#### Records for this task

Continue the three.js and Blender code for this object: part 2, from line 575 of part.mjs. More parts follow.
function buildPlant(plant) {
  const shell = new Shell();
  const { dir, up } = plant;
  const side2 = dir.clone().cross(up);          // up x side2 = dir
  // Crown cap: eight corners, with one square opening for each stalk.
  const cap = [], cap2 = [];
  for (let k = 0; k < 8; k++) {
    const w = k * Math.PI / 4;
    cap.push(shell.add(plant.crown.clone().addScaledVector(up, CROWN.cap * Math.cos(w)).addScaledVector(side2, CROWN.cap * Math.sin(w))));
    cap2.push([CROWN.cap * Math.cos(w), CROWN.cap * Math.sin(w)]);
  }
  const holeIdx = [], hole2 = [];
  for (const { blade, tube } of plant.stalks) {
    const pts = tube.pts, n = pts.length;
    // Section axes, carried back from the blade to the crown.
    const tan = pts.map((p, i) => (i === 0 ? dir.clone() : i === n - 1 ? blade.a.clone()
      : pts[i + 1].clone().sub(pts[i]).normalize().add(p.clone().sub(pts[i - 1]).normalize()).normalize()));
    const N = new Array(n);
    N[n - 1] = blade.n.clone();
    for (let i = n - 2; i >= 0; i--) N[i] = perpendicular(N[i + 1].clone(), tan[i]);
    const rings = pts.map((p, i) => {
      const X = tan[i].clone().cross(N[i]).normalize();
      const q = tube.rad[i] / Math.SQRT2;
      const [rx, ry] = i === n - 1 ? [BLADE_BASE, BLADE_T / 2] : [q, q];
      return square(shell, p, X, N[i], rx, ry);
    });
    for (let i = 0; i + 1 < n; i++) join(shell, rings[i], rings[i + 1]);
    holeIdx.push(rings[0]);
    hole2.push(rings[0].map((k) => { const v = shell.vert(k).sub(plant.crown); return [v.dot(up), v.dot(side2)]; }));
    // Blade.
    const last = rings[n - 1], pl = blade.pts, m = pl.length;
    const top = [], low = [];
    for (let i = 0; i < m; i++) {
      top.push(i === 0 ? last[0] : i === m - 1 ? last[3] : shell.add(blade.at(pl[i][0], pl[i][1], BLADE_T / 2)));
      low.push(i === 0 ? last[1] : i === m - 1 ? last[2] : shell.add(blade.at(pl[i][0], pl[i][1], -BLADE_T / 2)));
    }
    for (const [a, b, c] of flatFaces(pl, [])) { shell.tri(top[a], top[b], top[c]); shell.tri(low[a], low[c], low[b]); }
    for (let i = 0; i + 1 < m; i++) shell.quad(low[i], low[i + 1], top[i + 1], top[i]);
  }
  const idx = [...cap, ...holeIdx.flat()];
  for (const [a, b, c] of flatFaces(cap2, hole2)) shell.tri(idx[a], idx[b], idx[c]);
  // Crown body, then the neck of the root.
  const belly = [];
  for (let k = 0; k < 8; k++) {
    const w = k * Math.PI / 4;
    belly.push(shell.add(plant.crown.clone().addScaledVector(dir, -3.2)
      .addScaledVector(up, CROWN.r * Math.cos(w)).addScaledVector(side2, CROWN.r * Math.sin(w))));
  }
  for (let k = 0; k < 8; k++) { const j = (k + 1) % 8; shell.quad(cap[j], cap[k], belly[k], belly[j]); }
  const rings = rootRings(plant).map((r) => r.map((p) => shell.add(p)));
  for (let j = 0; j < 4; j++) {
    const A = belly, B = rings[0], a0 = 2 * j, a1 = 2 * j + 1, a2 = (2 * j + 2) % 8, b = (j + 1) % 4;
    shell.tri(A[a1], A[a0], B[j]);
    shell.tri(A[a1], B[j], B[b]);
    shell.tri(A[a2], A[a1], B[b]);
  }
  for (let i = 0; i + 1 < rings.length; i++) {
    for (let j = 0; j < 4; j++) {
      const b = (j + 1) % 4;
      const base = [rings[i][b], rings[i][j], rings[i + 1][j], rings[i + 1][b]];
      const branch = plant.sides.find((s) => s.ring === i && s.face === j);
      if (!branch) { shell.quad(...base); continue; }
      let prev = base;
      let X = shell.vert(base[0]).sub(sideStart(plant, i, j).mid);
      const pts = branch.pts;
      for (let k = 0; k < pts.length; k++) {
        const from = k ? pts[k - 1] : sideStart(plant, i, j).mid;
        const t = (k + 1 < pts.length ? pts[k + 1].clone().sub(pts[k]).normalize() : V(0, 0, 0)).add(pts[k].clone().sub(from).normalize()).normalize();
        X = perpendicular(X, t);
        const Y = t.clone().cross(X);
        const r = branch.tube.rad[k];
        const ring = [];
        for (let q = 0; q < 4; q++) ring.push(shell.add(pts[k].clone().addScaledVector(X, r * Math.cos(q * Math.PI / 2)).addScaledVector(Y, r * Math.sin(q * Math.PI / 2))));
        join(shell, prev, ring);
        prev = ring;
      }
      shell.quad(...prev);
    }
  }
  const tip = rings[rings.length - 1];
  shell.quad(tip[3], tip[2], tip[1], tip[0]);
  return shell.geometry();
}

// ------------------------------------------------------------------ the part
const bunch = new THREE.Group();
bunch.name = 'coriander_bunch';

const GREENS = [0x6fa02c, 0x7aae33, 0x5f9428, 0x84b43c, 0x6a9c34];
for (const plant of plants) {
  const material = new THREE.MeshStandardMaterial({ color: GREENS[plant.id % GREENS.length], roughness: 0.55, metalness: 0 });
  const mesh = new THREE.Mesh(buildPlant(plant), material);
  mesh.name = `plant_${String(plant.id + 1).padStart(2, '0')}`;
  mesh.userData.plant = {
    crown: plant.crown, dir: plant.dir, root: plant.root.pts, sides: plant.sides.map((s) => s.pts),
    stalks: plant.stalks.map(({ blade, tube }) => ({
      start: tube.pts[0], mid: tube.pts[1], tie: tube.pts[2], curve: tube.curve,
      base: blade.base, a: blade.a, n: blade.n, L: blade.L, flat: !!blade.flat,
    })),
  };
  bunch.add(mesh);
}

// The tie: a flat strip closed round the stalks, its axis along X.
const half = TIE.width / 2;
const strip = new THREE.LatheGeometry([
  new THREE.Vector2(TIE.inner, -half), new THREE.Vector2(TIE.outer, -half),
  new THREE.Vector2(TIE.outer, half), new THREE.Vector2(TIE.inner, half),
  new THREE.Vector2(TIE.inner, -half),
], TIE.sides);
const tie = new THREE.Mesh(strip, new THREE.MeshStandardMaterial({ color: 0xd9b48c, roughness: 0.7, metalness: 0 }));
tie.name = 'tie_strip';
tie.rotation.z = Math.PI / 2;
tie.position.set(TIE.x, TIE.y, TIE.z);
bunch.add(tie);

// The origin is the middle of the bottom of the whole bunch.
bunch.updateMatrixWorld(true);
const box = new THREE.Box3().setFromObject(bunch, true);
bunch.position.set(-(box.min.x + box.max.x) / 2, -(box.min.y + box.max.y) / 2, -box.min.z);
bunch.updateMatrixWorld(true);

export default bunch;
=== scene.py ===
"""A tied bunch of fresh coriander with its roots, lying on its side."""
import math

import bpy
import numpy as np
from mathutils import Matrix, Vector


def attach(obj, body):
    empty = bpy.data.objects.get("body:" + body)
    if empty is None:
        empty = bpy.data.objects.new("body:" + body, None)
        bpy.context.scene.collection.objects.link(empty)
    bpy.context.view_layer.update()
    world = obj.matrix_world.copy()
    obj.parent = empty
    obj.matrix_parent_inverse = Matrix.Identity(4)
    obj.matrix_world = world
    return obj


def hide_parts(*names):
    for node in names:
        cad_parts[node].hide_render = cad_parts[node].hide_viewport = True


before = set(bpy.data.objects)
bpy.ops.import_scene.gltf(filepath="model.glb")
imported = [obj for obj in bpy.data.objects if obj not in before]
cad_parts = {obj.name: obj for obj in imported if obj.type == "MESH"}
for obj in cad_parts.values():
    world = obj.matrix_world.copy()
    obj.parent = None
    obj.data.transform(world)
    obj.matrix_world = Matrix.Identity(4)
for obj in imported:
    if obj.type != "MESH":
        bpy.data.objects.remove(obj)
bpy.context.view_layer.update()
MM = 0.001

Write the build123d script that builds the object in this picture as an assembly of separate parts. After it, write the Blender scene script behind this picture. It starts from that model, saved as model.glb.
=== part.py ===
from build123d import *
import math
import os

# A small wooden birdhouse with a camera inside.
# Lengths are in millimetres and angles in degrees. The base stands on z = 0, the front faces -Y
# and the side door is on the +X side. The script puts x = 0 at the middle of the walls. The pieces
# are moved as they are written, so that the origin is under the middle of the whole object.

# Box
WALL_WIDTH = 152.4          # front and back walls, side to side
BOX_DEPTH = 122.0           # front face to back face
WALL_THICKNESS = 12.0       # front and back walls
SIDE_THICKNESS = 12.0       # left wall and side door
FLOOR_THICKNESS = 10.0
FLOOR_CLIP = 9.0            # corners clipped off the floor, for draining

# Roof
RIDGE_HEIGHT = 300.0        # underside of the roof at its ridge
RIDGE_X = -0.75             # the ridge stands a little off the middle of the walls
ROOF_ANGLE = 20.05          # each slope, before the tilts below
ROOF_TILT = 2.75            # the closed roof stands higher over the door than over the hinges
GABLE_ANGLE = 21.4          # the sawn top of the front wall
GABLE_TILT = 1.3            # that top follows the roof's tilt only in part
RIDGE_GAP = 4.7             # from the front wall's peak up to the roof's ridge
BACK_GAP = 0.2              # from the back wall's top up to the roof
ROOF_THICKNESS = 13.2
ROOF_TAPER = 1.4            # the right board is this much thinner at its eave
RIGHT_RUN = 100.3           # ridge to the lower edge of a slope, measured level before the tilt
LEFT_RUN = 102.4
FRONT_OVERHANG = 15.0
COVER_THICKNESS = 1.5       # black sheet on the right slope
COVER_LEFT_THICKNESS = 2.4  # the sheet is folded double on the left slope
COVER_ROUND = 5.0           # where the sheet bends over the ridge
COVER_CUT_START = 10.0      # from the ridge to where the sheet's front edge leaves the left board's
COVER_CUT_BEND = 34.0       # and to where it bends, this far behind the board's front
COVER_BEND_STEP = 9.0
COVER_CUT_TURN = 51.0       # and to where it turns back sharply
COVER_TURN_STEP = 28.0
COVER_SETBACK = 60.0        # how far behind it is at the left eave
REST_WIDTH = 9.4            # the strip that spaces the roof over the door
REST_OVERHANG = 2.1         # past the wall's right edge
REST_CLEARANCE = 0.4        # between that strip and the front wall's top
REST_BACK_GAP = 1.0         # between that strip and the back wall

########

Extract and output the part that opens with the line containing "the whole bunch." and closes with the line containing "before = set(bpy.data.objects)", unchanged, ends included.

// The origin is the middle of the bottom of the whole bunch.
bunch.updateMatrixWorld(true);
const box = new THREE.Box3().setFromObject(bunch, true);
bunch.position.set(-(box.min.x + box.max.x) / 2, -(box.min.y + box.max.y) / 2, -box.min.z);
bunch.updateMatrixWorld(true);

export default bunch;
=== scene.py ===
"""A tied bunch of fresh coriander with its roots, lying on its side."""
import math

import bpy
import numpy as np
from mathutils import Matrix, Vector


def attach(obj, body):
    empty = bpy.data.objects.get("body:" + body)
    if empty is None:
        empty = bpy.data.objects.new("body:" + body, None)
        bpy.context.scene.collection.objects.link(empty)
    bpy.context.view_layer.update()
    world = obj.matrix_world.copy()
    obj.parent = empty
    obj.matrix_parent_inverse = Matrix.Identity(4)
    obj.matrix_world = world
    return obj


def hide_parts(*names):
    for node in names:
        cad_parts[node].hide_render = cad_parts[node].hide_viewport = True


before = set(bpy.data.objects)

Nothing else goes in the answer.